Using the listing below, set down each line from the line containing "in imported if" through the line containing "MIDDLE_HEIGHT = THICKNESS / 2", both ends included, exactly and with nothing added.

** Start of Data lines **

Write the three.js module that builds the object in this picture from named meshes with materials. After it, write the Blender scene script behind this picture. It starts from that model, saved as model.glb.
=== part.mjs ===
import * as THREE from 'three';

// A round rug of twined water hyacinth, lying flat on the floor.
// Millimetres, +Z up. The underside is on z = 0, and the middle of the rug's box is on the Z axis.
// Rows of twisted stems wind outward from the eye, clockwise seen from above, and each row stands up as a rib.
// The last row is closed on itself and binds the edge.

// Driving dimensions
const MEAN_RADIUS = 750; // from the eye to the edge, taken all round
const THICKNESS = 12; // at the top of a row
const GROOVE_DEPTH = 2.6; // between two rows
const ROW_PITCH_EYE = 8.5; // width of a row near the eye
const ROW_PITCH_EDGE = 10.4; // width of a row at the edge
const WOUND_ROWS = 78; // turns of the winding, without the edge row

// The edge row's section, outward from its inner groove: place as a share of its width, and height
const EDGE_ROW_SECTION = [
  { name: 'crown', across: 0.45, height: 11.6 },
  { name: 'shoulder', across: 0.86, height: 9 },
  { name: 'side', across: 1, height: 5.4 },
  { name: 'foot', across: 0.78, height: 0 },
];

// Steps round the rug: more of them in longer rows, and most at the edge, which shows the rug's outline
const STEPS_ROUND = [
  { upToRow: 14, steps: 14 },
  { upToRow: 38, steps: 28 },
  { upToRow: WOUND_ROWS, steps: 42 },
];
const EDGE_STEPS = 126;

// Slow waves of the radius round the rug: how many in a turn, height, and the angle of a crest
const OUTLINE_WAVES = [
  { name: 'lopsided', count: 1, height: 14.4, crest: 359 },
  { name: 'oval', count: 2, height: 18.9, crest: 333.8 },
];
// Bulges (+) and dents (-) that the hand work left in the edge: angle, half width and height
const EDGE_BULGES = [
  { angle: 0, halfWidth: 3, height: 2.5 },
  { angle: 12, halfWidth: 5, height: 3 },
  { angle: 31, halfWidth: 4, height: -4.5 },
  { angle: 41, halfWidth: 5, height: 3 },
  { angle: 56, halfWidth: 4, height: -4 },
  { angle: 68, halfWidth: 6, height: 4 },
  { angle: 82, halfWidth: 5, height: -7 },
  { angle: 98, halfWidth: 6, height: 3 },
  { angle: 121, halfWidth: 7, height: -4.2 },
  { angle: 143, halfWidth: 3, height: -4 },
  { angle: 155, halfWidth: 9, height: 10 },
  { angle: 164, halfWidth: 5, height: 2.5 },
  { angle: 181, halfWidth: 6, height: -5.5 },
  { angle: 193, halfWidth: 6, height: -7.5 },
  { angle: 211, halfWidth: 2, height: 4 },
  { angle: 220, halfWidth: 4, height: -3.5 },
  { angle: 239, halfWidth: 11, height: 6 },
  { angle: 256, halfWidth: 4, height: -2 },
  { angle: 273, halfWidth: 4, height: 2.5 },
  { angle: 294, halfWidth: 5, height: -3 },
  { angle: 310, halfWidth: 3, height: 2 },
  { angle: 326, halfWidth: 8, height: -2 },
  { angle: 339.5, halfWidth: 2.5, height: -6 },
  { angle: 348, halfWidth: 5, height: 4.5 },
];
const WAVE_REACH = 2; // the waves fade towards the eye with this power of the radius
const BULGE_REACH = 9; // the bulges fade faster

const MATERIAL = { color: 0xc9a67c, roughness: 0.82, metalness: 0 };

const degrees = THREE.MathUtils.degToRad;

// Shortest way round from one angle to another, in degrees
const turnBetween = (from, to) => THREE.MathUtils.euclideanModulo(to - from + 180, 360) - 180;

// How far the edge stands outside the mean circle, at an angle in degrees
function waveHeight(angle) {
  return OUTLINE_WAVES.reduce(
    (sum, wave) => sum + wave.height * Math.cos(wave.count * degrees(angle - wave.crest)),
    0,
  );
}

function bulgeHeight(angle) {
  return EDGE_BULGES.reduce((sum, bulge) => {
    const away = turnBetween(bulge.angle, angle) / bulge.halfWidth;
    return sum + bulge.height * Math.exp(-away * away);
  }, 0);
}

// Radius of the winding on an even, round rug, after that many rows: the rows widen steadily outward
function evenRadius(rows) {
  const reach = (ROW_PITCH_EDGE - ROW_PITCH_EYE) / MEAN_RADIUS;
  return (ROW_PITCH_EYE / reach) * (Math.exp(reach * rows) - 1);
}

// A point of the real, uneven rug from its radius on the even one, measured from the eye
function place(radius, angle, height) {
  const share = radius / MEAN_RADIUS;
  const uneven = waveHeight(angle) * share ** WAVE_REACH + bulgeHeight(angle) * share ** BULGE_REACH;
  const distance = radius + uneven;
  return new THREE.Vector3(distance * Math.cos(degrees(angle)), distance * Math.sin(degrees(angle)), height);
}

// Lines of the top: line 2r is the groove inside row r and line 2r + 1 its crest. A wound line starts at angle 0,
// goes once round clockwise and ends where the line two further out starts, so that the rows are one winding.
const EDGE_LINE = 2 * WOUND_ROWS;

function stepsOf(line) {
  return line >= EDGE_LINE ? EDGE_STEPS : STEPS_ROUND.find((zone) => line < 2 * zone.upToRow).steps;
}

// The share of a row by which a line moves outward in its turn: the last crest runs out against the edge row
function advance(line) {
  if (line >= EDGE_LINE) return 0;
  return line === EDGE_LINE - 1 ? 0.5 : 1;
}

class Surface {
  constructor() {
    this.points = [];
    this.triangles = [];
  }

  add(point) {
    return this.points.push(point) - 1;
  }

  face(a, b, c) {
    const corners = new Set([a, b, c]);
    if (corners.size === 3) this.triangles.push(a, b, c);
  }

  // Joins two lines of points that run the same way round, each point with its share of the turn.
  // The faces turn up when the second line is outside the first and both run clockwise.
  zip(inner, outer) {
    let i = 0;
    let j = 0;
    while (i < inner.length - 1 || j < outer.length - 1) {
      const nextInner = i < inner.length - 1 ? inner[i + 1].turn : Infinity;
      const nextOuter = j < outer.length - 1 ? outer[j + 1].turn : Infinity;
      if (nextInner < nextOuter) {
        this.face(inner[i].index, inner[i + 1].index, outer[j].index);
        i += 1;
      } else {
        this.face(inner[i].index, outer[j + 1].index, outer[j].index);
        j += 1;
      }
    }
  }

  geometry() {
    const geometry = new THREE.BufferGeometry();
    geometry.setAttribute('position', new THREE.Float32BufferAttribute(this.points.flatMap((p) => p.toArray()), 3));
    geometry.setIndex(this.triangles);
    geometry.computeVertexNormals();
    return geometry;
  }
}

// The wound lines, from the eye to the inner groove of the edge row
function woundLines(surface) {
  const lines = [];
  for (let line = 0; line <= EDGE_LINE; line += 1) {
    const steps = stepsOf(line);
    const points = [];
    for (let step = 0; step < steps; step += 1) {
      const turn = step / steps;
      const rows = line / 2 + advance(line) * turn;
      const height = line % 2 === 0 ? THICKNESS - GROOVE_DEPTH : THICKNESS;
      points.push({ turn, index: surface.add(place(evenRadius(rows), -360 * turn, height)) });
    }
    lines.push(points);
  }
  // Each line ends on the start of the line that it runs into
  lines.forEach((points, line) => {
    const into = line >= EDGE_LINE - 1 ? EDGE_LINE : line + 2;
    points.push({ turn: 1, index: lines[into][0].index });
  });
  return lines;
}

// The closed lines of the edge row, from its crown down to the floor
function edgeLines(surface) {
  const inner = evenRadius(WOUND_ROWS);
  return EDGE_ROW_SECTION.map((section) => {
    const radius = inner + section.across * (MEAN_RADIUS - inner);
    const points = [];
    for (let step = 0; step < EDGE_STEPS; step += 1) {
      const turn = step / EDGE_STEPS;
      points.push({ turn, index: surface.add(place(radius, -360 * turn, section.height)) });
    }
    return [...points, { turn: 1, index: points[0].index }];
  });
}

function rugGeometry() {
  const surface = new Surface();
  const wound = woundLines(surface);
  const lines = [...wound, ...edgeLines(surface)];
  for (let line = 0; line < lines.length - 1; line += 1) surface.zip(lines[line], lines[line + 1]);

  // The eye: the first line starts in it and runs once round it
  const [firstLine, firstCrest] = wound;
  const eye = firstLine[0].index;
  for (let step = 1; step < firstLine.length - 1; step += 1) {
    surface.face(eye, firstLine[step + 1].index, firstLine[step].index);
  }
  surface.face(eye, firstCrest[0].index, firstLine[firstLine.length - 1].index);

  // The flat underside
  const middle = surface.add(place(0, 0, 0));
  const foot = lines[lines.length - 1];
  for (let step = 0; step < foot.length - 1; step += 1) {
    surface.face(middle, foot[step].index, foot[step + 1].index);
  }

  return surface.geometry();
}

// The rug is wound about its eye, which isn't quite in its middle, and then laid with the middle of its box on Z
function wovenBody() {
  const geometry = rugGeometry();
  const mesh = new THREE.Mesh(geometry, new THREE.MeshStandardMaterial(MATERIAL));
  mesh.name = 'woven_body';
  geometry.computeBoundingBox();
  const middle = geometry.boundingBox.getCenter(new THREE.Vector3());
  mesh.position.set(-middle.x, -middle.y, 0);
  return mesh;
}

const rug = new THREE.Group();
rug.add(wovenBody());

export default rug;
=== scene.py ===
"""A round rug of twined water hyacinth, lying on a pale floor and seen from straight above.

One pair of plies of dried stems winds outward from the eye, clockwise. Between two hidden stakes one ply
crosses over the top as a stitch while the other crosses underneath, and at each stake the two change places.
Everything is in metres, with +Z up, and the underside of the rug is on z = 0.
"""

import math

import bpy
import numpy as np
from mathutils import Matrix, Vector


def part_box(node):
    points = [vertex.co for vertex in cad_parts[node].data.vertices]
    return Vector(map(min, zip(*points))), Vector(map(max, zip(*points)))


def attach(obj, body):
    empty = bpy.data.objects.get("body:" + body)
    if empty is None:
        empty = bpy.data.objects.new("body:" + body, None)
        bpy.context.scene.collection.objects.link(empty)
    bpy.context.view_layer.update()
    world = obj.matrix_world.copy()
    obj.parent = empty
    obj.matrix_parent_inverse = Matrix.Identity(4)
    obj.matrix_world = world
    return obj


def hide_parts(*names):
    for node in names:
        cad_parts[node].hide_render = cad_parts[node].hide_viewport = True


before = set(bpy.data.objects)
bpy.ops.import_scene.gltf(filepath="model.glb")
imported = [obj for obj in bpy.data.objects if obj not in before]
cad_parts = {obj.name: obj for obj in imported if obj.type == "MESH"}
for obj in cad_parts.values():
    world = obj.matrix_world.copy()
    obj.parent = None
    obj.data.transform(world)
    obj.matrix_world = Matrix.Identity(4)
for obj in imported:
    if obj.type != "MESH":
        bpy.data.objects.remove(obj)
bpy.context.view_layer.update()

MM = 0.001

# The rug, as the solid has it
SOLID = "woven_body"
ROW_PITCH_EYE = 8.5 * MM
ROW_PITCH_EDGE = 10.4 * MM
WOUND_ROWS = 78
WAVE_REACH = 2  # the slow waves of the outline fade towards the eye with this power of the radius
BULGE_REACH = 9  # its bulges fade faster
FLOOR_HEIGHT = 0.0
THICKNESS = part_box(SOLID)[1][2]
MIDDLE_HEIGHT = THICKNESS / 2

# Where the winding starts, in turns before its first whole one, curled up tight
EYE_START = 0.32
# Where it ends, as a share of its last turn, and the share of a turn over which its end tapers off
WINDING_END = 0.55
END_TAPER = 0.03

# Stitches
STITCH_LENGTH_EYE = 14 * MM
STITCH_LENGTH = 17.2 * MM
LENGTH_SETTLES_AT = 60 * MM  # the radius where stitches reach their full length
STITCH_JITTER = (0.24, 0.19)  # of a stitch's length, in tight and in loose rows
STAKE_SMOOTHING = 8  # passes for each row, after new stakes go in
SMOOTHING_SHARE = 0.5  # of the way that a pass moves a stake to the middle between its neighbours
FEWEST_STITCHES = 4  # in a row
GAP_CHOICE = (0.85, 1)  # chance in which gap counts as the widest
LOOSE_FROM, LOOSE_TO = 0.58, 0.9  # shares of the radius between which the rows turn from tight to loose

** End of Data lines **

Solution to this exercise:
cad_parts = {obj.name: obj for obj in imported if obj.type == "MESH"}
for obj in cad_parts.values():
    world = obj.matrix_world.copy()
    obj.parent = None
    obj.data.transform(world)
    obj.matrix_world = Matrix.Identity(4)
for obj in imported:
    if obj.type != "MESH":
        bpy.data.objects.remove(obj)
bpy.context.view_layer.update()

MM = 0.001

# The rug, as the solid has it
SOLID = "woven_body"
ROW_PITCH_EYE = 8.5 * MM
ROW_PITCH_EDGE = 10.4 * MM
WOUND_ROWS = 78
WAVE_REACH = 2  # the slow waves of the outline fade towards the eye with this power of the radius
BULGE_REACH = 9  # its bulges fade faster
FLOOR_HEIGHT = 0.0
THICKNESS = part_box(SOLID)[1][2]
MIDDLE_HEIGHT = THICKNESS / 2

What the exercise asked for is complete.